STATED PROBLEM — Scan the data below for the string "values". Copy every line where it appears.
════
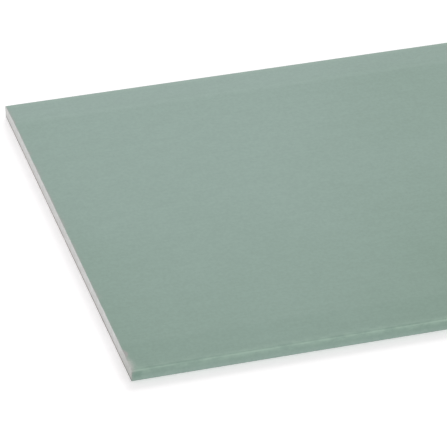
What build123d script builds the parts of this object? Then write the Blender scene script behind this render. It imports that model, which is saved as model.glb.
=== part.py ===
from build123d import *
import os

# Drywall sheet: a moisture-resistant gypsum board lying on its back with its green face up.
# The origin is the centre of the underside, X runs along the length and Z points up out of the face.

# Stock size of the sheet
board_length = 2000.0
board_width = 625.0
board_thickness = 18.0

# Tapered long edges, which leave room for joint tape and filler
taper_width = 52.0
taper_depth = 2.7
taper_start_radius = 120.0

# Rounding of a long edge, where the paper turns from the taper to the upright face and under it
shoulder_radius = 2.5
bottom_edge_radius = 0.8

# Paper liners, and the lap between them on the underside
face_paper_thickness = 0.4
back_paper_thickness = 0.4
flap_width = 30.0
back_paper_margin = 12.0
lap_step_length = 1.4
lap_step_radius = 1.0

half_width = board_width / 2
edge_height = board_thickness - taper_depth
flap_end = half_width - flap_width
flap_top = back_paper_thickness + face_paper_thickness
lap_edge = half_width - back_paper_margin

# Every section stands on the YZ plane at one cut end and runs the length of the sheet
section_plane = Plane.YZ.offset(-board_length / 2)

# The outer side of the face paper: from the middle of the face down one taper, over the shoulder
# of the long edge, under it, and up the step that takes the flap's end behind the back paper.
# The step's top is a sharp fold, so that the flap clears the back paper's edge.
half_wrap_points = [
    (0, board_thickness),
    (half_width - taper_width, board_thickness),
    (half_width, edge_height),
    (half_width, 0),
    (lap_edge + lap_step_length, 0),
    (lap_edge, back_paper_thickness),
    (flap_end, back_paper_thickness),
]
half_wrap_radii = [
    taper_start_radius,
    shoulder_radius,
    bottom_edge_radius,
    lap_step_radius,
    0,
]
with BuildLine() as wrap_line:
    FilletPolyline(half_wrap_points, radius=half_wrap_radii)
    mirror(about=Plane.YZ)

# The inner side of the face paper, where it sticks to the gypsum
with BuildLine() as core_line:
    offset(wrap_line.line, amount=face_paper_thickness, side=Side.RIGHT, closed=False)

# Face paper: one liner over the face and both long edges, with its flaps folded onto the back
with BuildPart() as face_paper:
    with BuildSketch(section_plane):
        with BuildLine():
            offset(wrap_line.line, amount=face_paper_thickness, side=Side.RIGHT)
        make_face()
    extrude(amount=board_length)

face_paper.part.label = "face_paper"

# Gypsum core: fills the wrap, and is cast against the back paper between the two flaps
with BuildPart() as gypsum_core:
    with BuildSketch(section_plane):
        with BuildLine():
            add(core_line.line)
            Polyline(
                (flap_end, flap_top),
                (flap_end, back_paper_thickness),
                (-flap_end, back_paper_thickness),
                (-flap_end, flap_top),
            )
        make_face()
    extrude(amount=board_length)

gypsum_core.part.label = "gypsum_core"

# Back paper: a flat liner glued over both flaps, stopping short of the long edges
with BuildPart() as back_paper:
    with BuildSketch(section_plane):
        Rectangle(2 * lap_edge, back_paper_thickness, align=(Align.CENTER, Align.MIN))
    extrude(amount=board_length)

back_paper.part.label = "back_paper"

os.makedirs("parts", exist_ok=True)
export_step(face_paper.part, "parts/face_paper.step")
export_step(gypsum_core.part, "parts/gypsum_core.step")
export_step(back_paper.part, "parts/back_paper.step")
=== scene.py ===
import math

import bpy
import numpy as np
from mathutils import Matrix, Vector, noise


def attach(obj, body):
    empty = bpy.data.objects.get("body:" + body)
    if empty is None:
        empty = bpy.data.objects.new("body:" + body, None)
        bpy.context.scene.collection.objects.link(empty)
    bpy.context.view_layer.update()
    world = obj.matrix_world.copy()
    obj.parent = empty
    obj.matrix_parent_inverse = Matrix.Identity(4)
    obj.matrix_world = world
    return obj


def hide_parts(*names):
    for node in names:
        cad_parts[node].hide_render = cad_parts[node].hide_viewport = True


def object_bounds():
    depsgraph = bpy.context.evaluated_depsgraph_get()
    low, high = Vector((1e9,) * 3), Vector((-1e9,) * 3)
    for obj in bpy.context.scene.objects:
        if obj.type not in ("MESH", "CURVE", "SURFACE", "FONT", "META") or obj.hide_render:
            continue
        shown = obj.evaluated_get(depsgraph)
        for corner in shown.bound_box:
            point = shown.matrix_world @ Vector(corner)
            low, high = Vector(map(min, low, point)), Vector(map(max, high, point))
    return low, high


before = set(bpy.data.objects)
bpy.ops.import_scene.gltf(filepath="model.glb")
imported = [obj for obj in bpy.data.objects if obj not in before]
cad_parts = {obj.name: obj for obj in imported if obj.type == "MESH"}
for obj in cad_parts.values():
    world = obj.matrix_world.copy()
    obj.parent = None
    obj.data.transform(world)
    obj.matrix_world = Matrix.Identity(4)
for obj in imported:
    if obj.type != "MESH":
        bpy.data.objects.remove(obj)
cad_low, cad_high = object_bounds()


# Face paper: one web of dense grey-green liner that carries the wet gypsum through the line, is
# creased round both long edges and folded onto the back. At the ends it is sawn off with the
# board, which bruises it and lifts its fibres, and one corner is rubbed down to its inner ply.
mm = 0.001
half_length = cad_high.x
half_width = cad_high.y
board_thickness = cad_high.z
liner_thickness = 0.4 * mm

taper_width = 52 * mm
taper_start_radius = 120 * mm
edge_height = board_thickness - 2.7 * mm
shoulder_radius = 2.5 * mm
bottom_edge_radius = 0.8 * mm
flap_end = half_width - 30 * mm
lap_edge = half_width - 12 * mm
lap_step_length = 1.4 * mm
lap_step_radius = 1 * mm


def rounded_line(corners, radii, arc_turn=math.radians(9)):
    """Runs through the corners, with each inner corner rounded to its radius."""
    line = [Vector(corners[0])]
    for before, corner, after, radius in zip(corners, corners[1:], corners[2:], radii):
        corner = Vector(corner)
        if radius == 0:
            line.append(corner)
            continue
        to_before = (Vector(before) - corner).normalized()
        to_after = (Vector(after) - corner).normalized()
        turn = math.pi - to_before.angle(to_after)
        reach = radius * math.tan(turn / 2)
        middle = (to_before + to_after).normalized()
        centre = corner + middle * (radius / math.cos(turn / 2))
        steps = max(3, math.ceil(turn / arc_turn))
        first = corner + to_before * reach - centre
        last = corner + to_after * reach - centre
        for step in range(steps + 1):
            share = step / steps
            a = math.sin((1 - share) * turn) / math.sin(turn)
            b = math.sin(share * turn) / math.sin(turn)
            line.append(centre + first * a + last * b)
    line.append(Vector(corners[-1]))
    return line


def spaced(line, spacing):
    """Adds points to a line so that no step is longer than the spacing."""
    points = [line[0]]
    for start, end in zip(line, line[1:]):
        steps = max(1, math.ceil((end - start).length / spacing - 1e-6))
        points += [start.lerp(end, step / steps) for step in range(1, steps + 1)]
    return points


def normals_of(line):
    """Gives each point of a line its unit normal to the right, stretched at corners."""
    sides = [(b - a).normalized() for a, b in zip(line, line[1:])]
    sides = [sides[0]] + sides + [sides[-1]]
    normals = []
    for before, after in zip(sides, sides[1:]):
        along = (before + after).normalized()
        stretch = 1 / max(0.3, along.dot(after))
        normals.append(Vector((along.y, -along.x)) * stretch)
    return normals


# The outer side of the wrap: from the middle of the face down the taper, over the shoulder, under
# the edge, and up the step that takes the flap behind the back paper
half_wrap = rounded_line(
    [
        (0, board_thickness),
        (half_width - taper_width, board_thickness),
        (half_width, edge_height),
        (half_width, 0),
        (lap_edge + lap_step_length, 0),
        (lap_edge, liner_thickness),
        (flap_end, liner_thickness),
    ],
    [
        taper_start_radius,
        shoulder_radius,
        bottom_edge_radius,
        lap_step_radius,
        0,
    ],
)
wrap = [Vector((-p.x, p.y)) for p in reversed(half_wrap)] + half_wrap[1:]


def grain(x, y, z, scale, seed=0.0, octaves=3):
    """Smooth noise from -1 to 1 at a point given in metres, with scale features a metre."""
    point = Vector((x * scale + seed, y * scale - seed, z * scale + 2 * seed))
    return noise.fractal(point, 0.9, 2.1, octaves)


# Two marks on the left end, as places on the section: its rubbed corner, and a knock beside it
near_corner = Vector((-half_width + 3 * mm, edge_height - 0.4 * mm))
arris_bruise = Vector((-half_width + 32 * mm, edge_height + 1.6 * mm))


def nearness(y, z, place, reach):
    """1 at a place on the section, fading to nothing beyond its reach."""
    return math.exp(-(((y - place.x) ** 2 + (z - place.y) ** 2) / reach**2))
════
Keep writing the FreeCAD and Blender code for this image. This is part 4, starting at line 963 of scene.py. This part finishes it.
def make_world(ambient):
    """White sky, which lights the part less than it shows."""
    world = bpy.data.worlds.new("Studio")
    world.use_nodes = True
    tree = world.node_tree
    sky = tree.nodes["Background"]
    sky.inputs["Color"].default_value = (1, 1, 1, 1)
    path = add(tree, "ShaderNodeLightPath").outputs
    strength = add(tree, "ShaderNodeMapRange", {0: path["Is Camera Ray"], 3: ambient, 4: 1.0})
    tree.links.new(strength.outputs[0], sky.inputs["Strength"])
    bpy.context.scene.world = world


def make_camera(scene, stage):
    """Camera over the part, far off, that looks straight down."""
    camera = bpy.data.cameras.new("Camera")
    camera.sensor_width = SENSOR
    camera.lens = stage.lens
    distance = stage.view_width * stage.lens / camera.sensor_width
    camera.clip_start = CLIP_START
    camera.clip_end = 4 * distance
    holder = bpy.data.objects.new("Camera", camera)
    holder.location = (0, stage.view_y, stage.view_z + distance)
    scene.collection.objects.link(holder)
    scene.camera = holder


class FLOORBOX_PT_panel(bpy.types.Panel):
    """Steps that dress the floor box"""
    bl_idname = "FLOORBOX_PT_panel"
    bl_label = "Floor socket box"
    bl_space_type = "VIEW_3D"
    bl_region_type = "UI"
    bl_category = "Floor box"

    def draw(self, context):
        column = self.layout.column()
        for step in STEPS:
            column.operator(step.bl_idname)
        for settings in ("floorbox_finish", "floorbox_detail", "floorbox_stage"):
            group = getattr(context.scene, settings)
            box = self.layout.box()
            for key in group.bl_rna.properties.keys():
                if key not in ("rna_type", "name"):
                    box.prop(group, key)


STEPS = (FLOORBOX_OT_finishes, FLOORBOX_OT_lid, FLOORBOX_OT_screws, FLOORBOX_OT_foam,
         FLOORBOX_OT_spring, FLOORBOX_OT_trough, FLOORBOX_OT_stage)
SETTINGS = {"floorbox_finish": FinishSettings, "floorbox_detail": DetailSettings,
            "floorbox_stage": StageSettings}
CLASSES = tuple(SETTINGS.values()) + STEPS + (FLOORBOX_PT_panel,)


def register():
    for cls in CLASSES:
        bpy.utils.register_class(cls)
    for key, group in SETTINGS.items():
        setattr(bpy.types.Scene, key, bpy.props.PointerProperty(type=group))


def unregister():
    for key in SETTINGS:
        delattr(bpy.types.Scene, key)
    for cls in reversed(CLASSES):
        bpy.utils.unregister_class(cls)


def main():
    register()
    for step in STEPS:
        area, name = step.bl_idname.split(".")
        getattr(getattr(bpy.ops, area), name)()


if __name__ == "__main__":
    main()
════
EXERCISE OUTPUT —
for obj in cad_parts.values():
CLASSES = tuple(SETTINGS.values()) + STEPS + (FLOORBOX_PT_panel,)